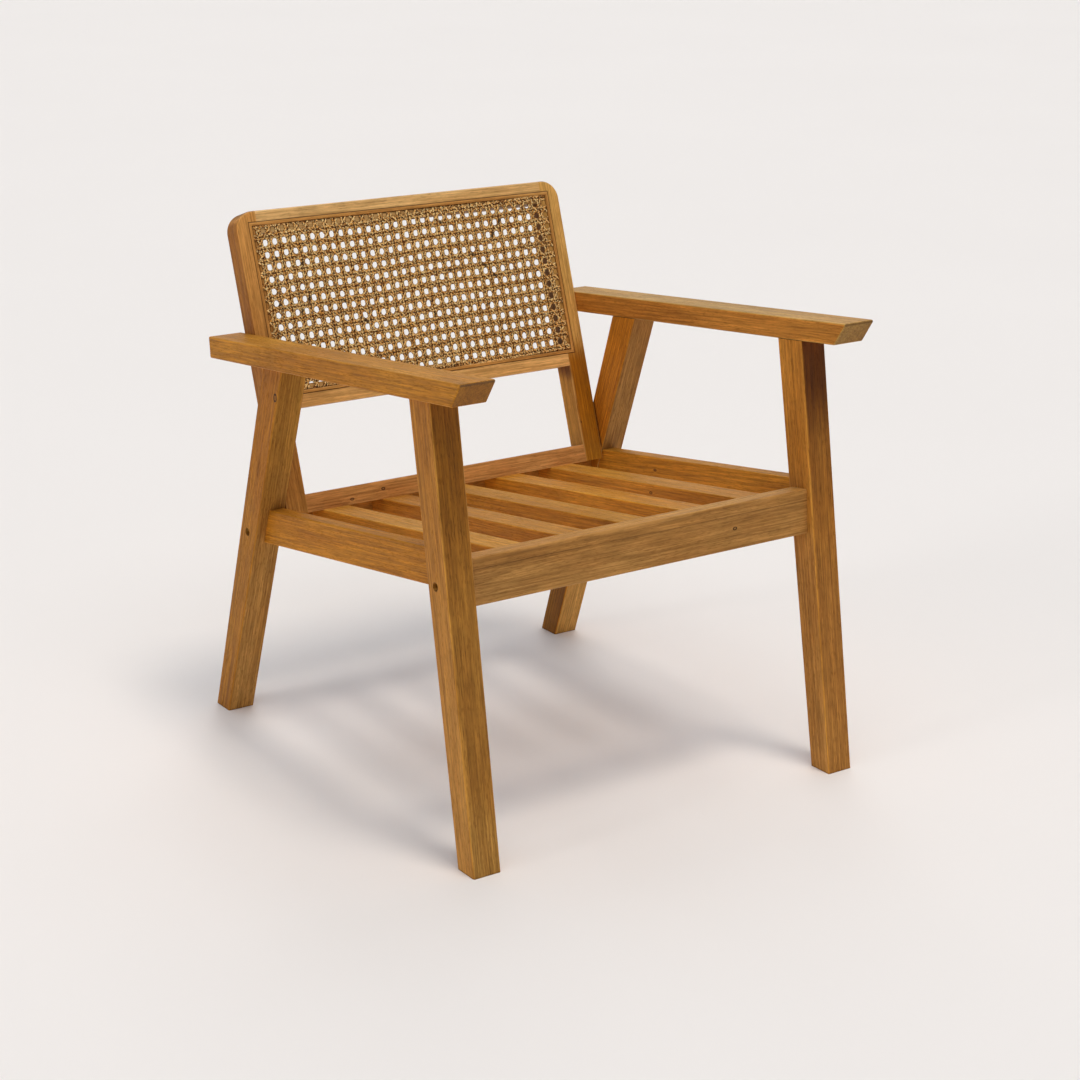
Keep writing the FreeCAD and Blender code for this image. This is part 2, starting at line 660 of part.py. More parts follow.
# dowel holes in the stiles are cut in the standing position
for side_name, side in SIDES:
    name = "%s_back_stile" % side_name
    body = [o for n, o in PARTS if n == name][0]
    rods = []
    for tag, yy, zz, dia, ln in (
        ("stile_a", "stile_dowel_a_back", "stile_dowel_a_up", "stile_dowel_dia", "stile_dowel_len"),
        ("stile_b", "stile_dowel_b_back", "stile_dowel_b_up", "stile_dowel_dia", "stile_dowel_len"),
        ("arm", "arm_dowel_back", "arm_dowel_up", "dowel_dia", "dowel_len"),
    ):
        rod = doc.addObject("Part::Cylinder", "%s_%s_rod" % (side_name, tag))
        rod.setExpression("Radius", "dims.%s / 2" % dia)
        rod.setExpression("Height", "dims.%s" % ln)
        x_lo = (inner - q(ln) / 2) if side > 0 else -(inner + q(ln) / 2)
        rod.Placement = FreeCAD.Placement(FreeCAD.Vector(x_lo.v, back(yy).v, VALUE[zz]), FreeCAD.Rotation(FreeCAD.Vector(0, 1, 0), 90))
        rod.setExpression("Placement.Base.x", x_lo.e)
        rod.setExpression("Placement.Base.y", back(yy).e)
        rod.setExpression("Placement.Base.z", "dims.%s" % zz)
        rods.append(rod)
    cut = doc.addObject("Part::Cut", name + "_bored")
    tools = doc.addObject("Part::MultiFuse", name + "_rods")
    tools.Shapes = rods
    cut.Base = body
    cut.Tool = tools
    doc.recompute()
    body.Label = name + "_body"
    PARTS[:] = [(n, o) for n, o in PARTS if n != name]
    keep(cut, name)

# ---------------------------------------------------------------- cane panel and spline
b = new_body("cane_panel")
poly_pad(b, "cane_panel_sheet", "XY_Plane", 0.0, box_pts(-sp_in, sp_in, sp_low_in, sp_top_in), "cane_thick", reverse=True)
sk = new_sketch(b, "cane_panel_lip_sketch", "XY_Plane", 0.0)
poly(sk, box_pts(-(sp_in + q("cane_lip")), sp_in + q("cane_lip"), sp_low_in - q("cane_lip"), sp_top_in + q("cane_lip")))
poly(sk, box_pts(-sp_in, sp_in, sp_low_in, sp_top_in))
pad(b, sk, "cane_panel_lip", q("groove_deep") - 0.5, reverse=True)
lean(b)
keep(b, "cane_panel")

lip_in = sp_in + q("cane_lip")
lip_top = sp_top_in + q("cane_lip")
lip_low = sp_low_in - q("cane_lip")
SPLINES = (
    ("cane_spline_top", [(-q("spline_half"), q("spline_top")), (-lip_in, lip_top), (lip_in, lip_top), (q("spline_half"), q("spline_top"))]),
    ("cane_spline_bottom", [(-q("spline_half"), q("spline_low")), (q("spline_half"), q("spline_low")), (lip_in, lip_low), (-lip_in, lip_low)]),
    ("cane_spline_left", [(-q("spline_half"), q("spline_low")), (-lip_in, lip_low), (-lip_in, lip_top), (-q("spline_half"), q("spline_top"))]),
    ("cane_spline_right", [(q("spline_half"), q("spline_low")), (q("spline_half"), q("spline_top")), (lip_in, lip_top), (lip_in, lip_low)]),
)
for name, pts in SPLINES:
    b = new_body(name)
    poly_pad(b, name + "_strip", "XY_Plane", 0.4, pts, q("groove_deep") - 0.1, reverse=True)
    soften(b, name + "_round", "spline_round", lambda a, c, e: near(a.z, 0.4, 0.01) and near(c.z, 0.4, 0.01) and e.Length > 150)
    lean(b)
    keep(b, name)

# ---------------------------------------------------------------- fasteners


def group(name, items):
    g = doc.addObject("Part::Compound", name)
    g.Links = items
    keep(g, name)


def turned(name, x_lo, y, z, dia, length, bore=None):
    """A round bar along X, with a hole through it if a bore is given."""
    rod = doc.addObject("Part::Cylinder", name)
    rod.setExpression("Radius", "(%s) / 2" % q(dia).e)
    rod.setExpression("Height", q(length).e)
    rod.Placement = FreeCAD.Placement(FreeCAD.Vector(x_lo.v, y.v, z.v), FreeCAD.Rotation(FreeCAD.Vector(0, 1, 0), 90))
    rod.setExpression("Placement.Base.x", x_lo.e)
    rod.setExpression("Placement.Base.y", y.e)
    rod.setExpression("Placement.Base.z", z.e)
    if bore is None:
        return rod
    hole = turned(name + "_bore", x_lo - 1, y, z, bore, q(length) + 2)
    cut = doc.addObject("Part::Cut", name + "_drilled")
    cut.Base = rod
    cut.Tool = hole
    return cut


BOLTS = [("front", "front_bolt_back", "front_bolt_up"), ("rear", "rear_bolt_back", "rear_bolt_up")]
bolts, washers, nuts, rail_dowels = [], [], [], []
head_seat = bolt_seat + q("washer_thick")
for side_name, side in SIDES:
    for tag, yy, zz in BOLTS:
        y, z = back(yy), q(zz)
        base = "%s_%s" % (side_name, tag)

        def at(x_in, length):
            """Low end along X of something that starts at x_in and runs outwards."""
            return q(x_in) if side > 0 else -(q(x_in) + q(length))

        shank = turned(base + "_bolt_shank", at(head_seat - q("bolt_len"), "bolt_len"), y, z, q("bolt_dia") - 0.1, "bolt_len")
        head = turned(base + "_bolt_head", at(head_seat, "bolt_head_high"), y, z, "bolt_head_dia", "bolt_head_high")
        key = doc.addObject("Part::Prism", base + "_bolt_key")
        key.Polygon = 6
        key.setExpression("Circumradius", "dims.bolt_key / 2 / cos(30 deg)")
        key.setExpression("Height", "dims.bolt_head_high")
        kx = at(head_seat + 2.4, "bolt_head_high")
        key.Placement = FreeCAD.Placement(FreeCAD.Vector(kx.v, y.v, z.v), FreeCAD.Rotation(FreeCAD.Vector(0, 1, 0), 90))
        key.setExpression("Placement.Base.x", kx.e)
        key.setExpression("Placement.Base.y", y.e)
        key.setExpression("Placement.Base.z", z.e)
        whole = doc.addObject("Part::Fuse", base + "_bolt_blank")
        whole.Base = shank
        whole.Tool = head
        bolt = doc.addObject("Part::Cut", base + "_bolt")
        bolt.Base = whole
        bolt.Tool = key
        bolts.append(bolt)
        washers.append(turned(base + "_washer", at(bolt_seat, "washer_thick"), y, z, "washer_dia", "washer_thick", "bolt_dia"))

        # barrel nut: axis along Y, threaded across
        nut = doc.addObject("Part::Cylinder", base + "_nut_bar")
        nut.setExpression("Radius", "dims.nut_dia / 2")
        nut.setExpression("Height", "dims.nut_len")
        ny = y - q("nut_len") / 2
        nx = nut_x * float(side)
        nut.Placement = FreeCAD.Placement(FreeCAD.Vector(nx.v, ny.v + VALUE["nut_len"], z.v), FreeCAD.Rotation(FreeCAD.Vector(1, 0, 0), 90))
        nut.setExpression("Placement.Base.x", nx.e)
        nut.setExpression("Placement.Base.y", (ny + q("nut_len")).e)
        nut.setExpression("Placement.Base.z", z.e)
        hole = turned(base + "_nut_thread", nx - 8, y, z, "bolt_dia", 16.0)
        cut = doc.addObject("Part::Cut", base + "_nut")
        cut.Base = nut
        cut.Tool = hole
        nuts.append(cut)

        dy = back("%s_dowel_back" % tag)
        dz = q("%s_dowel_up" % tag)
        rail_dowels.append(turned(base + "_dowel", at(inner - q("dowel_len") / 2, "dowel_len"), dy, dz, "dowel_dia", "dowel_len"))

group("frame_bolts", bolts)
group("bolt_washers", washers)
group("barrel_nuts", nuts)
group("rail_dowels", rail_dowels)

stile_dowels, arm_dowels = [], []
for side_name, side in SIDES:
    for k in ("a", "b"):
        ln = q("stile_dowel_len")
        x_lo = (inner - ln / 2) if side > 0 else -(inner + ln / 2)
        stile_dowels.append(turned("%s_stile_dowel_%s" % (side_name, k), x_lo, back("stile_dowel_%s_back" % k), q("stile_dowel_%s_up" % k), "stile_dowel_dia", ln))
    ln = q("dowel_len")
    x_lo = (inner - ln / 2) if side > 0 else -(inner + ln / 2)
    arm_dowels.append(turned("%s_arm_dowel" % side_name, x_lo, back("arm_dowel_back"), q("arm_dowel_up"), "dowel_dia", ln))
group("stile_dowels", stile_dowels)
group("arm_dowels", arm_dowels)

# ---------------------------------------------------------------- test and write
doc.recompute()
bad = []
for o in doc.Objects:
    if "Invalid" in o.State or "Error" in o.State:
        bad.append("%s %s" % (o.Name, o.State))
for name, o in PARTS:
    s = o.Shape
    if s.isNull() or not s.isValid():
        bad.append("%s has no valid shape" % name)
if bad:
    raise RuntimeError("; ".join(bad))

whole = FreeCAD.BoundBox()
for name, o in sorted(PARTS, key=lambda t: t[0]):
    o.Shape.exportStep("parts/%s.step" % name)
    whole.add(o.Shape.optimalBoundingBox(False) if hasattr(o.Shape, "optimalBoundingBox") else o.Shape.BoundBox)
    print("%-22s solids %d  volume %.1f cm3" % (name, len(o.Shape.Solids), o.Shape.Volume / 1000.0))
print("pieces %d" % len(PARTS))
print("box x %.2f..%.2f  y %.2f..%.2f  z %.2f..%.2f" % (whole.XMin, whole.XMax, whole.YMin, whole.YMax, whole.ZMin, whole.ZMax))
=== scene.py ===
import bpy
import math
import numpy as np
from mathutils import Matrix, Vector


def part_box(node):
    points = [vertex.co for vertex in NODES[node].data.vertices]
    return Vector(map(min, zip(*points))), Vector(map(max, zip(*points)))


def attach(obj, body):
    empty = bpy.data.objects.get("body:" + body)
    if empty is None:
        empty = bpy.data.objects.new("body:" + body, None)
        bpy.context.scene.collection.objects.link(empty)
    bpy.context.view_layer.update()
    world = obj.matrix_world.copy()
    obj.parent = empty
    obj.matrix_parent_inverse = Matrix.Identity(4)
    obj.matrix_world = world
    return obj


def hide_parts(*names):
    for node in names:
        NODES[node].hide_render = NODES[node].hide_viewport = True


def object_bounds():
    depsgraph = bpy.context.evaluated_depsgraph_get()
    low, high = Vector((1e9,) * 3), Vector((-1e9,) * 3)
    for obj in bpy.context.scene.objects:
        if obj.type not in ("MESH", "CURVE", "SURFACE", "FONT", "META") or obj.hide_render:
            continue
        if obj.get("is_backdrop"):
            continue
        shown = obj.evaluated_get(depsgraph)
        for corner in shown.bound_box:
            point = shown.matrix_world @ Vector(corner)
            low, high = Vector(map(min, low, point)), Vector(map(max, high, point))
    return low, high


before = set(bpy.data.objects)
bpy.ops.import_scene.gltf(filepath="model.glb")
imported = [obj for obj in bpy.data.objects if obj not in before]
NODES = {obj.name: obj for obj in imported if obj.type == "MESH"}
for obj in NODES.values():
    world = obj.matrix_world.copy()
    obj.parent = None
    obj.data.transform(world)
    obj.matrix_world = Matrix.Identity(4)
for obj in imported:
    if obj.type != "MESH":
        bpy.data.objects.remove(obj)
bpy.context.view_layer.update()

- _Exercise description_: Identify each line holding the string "depsgraph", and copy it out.

- _Solution to this task_:
    depsgraph = bpy.context.evaluated_depsgraph_get()
        shown = obj.evaluated_get(depsgraph)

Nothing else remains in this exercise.